(Data extracted from a collection)
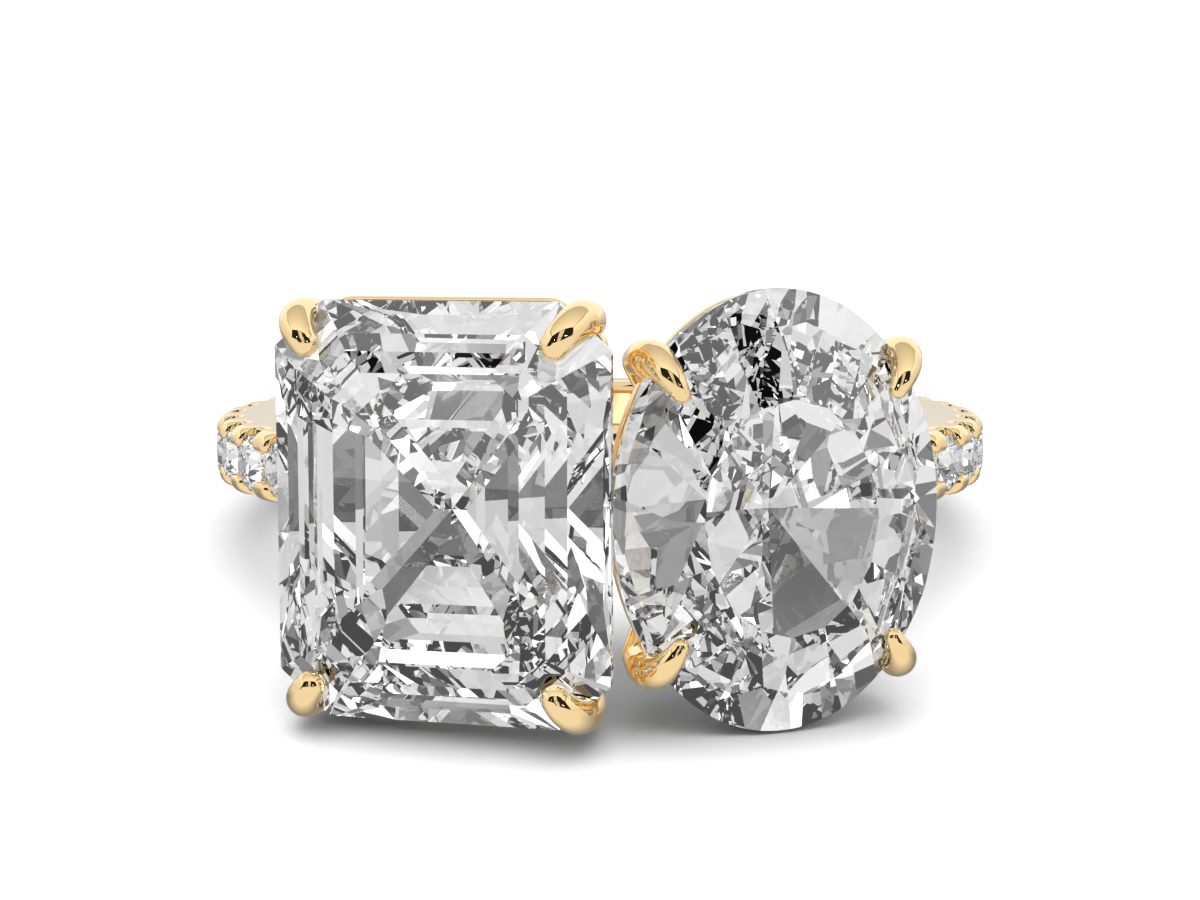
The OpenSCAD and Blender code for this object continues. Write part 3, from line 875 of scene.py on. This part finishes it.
def shoulder_tree():
    """Geometry nodes that set copies of one shape along both shoulders of the shank."""
    name = "Set Along the Shoulders"
    if name in bpy.data.node_groups:
        return bpy.data.node_groups[name]
    tree, given = new_tree(
        name, ("Count per Shoulder", "Int"), ("First Angle", "Float"), ("Step", "Float"),
        ("Seat Radius", "Float"), ("Turn", "Float"), ("Seed", "Int"))
    calc = partial(math_node, tree)
    index = add_node(tree, "GeometryNodeInputIndex").outputs[0]
    side = calc("SUBTRACT", calc("MULTIPLY", calc("MODULO", index, 2), 2), 1)
    along = calc("FLOOR", calc("DIVIDE", index, 2))
    angle = calc("MULTIPLY", side, calc("MULTIPLY_ADD", along, given["Step"], given["First Angle"]))
    across = calc("MULTIPLY", calc("SINE", angle), given["Seat Radius"])
    back = calc("MULTIPLY", calc("COSINE", angle), given["Seat Radius"])
    place = add_node(tree, "ShaderNodeCombineXYZ", {0: across, 1: calc("MULTIPLY", back, -1)})
    count = calc("MULTIPLY", given["Count per Shoulder"], 2)
    points = add_node(tree, "GeometryNodePoints", {"Count": count, "Position": place.outputs[0]})
    turn = add_node(tree, "ShaderNodeCombineXYZ", {0: math.pi / 2, 2: angle})
    copies = add_node(tree, "GeometryNodeInstanceOnPoints", {
        "Points": points.outputs[0], "Instance": given["Geometry"], "Rotation": turn.outputs[0]})
    chance = add_node(tree, "FunctionNodeRandomValue", data_type="FLOAT", given={
        3: given["Turn"], "Seed": given["Seed"]})
    own = add_node(tree, "ShaderNodeCombineXYZ", {2: chance.outputs[1]})
    spin = add_node(tree, "GeometryNodeRotateInstances", {
        "Instances": copies.outputs[0], "Rotation": own.outputs[0]})
    return end_tree(tree, spin.outputs[0], given)


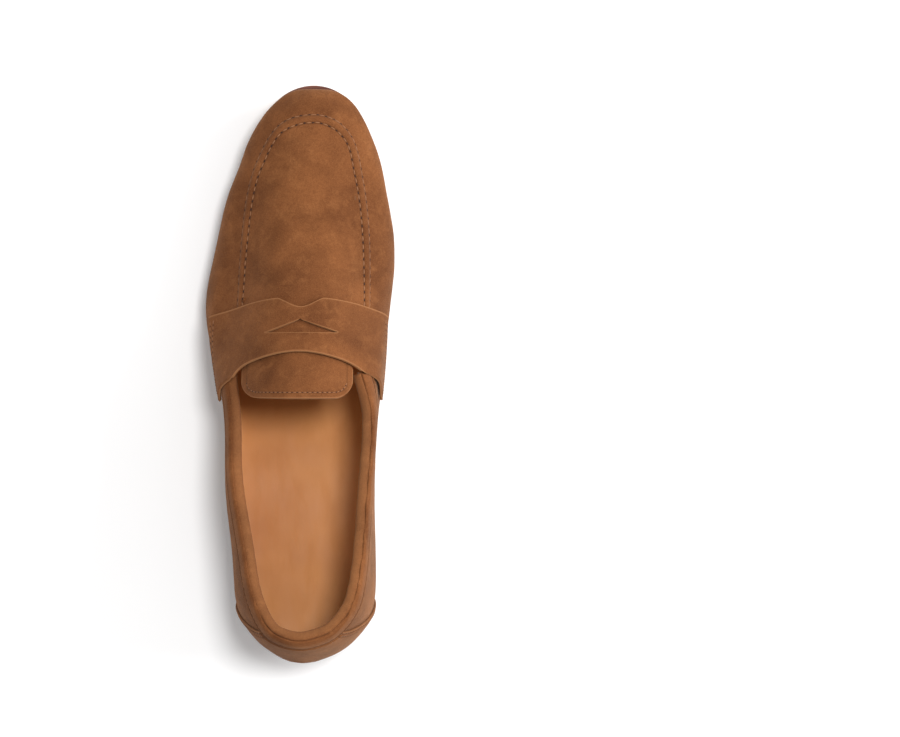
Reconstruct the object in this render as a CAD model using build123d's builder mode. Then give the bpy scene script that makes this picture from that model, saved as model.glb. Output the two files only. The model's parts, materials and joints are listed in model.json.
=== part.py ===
"""Penny loafer, left shoe, men's EU 42: suede uppers over a leather sole and a stacked heel.

Millimetres. +Z is up, +Y runs from heel to toe, +X is the medial (inner) side. The origin is on
the ground, in the middle of the shoe's length and width. Inside the outlines below, y is counted
from the back of the heel, and the planes SIDE, PLAN and cross_plane(y) put that zero in its place.
"""

import os
from functools import cache

from build123d import *

os.makedirs("parts", exist_ok=True)

# --- Driving dimensions ---------------------------------------------------------------------
SHOE_LENGTH = 300.0          # back of the heel to the tip of the upper
HALF_LENGTH = SHOE_LENGTH / 2
HEEL_Y = -HALF_LENGTH        # where the back of the heel stands in the shoe's own frame
WIDE = 80.0                  # half-width of any cutter, well outside the shoe
TALL = 150.0                 # height of any cutter, well above the shoe

SUEDE = 1.35                 # outer leather
LINING = 0.8                 # lining leather
STIFFENER = 0.9              # toe puff, heel counter and canvas interlining
GAP = 0.05                   # glue line between two layers
TONGUE_DROP = 0.35           # the tongue lies this far below the face of the upper
STRAP_LIFT = 1.5             # how far the strap arches off the instep

SOLE = 4.3                   # leather outsole
INSOLE = 2.3                 # insole board
SOCK = 0.8                   # sock lining
PAD = 1.2                    # foam pad under the heel of the sock lining
TONGUE_FLOOR = 45.0          # nothing of the tongue is lower than this
TONGUE_CORNER = 9.0          # radius of the tongue's corners
THROAT_FRONT = 167.0         # the apron ends and the tongue starts under the strap
PUFF_REAR = 262.0            # toe puff from here to the tip
COUNTER_FRONT = 76.0         # heel counter from the back to here
LINING_SEAM = 150.0          # quarter linings end and the vamp lining starts

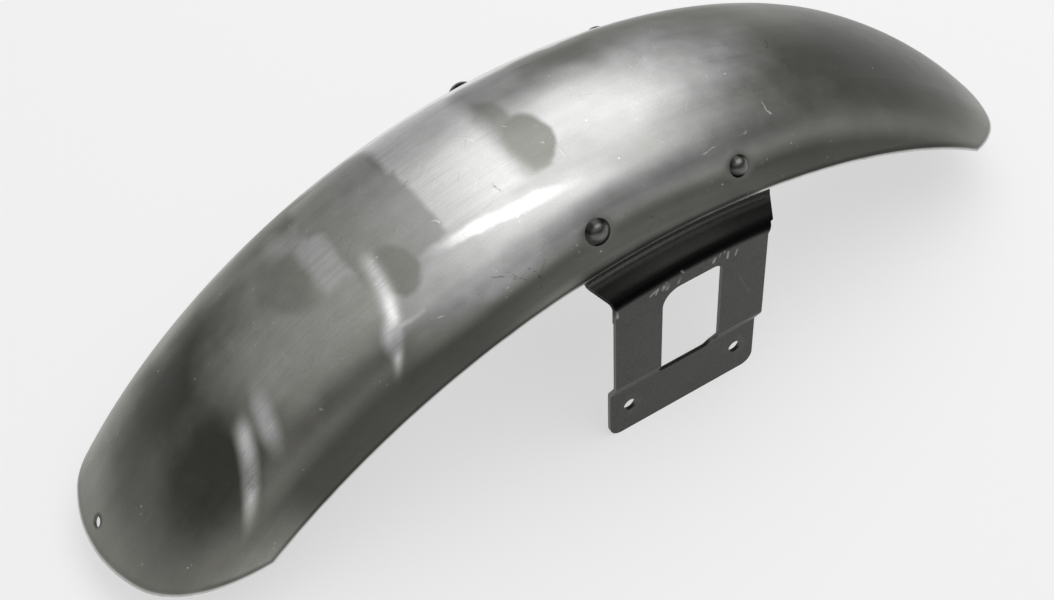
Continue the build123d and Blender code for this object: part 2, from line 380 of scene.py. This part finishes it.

▸ **WHAT THE TASK ASKS**:
Repeat the entries above exactly, leaving nothing out.

▸ **WRITTEN ANSWER**:
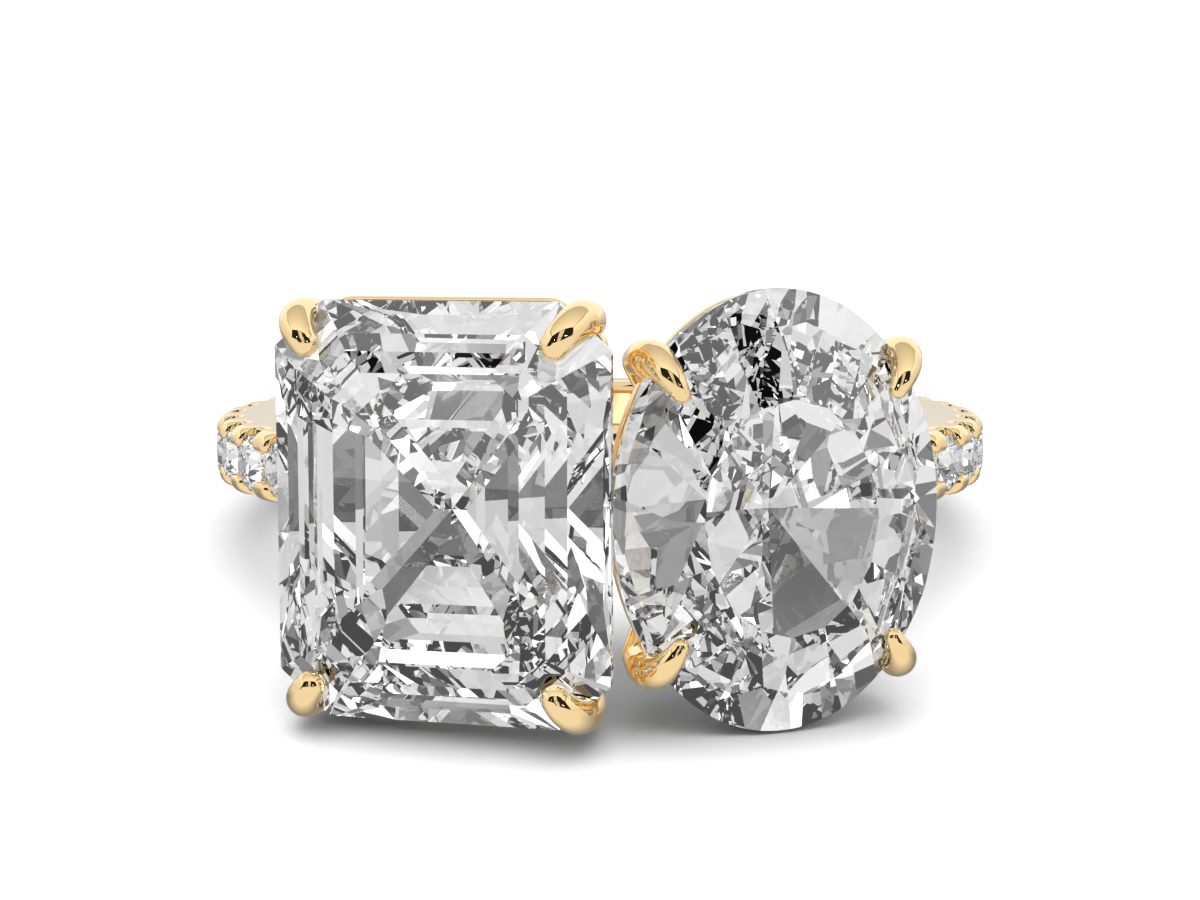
The OpenSCAD and Blender code for this object continues. Write part 3, from line 875 of scene.py on. This part finishes it.
def shoulder_tree():
    """Geometry nodes that set copies of one shape along both shoulders of the shank."""
    name = "Set Along the Shoulders"
    if name in bpy.data.node_groups:
        return bpy.data.node_groups[name]
    tree, given = new_tree(
        name, ("Count per Shoulder", "Int"), ("First Angle", "Float"), ("Step", "Float"),
        ("Seat Radius", "Float"), ("Turn", "Float"), ("Seed", "Int"))
    calc = partial(math_node, tree)
    index = add_node(tree, "GeometryNodeInputIndex").outputs[0]
    side = calc("SUBTRACT", calc("MULTIPLY", calc("MODULO", index, 2), 2), 1)
    along = calc("FLOOR", calc("DIVIDE", index, 2))
    angle = calc("MULTIPLY", side, calc("MULTIPLY_ADD", along, given["Step"], given["First Angle"]))
    across = calc("MULTIPLY", calc("SINE", angle), given["Seat Radius"])
    back = calc("MULTIPLY", calc("COSINE", angle), given["Seat Radius"])
    place = add_node(tree, "ShaderNodeCombineXYZ", {0: across, 1: calc("MULTIPLY", back, -1)})
    count = calc("MULTIPLY", given["Count per Shoulder"], 2)
    points = add_node(tree, "GeometryNodePoints", {"Count": count, "Position": place.outputs[0]})
    turn = add_node(tree, "ShaderNodeCombineXYZ", {0: math.pi / 2, 2: angle})
    copies = add_node(tree, "GeometryNodeInstanceOnPoints", {
        "Points": points.outputs[0], "Instance": given["Geometry"], "Rotation": turn.outputs[0]})
    chance = add_node(tree, "FunctionNodeRandomValue", data_type="FLOAT", given={
        3: given["Turn"], "Seed": given["Seed"]})
    own = add_node(tree, "ShaderNodeCombineXYZ", {2: chance.outputs[1]})
    spin = add_node(tree, "GeometryNodeRotateInstances", {
        "Instances": copies.outputs[0], "Rotation": own.outputs[0]})
    return end_tree(tree, spin.outputs[0], given)


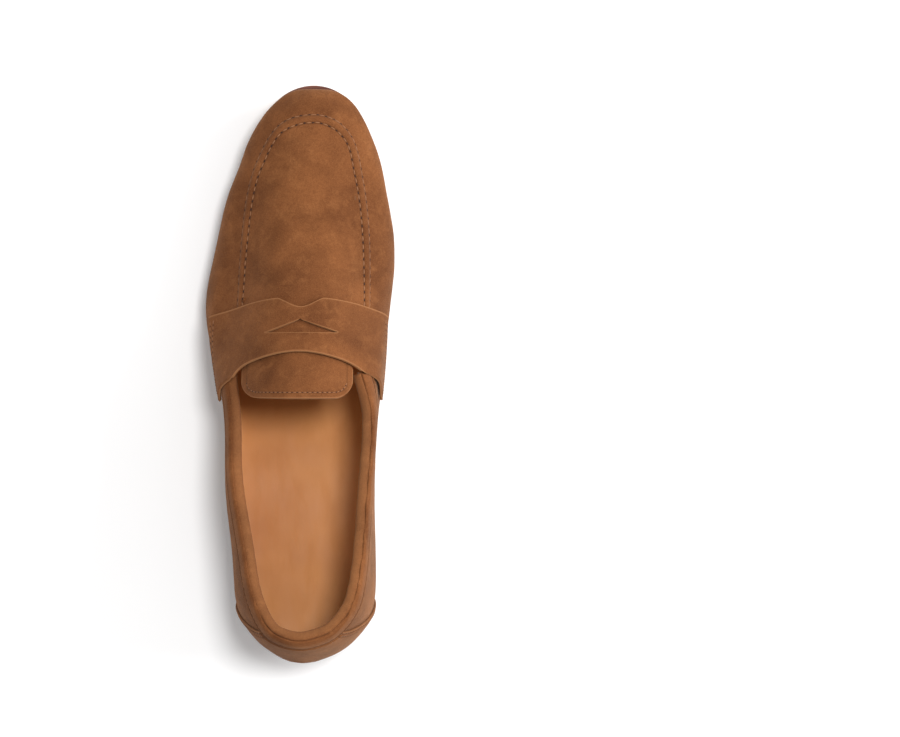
Reconstruct the object in this render as a CAD model using build123d's builder mode. Then give the bpy scene script that makes this picture from that model, saved as model.glb. Output the two files only. The model's parts, materials and joints are listed in model.json.
=== part.py ===
"""Penny loafer, left shoe, men's EU 42: suede uppers over a leather sole and a stacked heel.

Millimetres. +Z is up, +Y runs from heel to toe, +X is the medial (inner) side. The origin is on
the ground, in the middle of the shoe's length and width. Inside the outlines below, y is counted
from the back of the heel, and the planes SIDE, PLAN and cross_plane(y) put that zero in its place.
"""

import os
from functools import cache

from build123d import *

os.makedirs("parts", exist_ok=True)

# --- Driving dimensions ---------------------------------------------------------------------
SHOE_LENGTH = 300.0          # back of the heel to the tip of the upper
HALF_LENGTH = SHOE_LENGTH / 2
HEEL_Y = -HALF_LENGTH        # where the back of the heel stands in the shoe's own frame
WIDE = 80.0                  # half-width of any cutter, well outside the shoe
TALL = 150.0                 # height of any cutter, well above the shoe

SUEDE = 1.35                 # outer leather
LINING = 0.8                 # lining leather
STIFFENER = 0.9              # toe puff, heel counter and canvas interlining
GAP = 0.05                   # glue line between two layers
TONGUE_DROP = 0.35           # the tongue lies this far below the face of the upper
STRAP_LIFT = 1.5             # how far the strap arches off the instep

SOLE = 4.3                   # leather outsole
INSOLE = 2.3                 # insole board
SOCK = 0.8                   # sock lining
PAD = 1.2                    # foam pad under the heel of the sock lining
TONGUE_FLOOR = 45.0          # nothing of the tongue is lower than this
TONGUE_CORNER = 9.0          # radius of the tongue's corners
THROAT_FRONT = 167.0         # the apron ends and the tongue starts under the strap
PUFF_REAR = 262.0            # toe puff from here to the tip
COUNTER_FRONT = 76.0         # heel counter from the back to here
LINING_SEAM = 150.0          # quarter linings end and the vamp lining starts

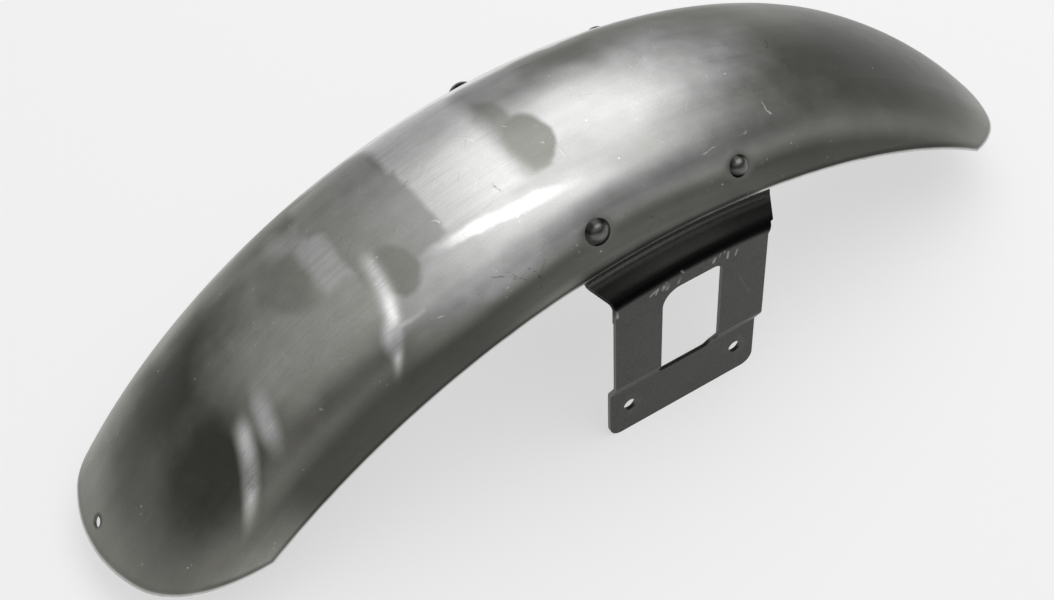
Continue the build123d and Blender code for this object: part 2, from line 380 of scene.py. This part finishes it.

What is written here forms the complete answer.